Denel Aviation Transport Aircraft Maintenance (DATAM), with its knowledge of ageing aircraft, has developed a lucrative niche market corner in MRO and Boeing 727 passenger-to-freighter conversions. .
KLM Royal Dutch Airlines' 26% shareholding in Kenya Airways may have influenced the Kenyan carrier's decision to replace its Airbus A310-300s with four Boeing 767-400ERs. When these are delivered in 2004, KLM Technical and Engineering will be strong contenders for maintenance contracts.
Royal Air Maroc, Tunisair and EgyptAir head the North Africa MRO quality list, with all carriers involved in heavy check maintenance on their own and third-party fleets.
Israel Aircraft Industries' subsidiary Bedek Aviation Group has a high global MRO profile. As a full-service provider specialising in routine maintenance and special aircraft modification projects, it last year recorded sales of $468 million, of which 80% was generated by overseas clients. Bedek is involved in the Boeing Airplane Services (BAS) international network of modification and engineering programme, for which it is undertaking MD-11 passenger-to-freight conversions under the BAS FedEx contract.

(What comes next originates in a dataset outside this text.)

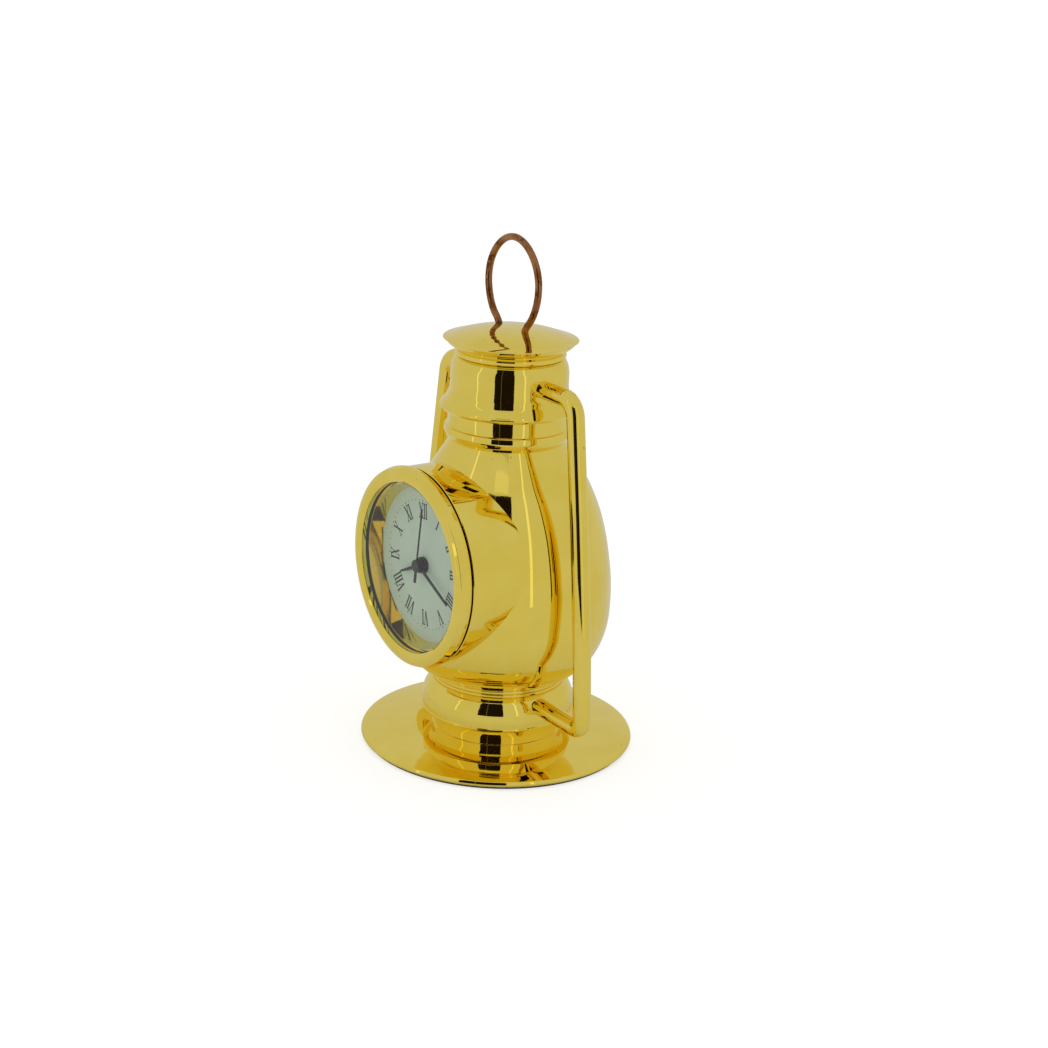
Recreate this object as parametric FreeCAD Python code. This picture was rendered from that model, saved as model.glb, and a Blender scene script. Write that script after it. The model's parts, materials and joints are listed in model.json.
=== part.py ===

Primarily because of the vast distances involved in inter-Australian airline travel, most regional carriers there are self-sufficient maintainers. National Jet Systems, with an engineering staff of 170, operates from Adelaide; Flight West Airlines is capable of checks to D level at Brisbane and Impulse Airlines, the first airline in Australia to order the Boeing 717-200, has its own engineering facility at Williamstown, New South Wales. Hazelton Airlines, a major Saab 340 operator, also has a specialised maintenance facility in Cudal, New South Wales.
Qantas and Air New Zealand Group, the latter having taken over full ownership of Ansett Holdings, represent the two countries' major airline-related MRO groups. Today the provision of total technical services by Qantas and Air New Zealand Engineering is vital to the continued success of both companies.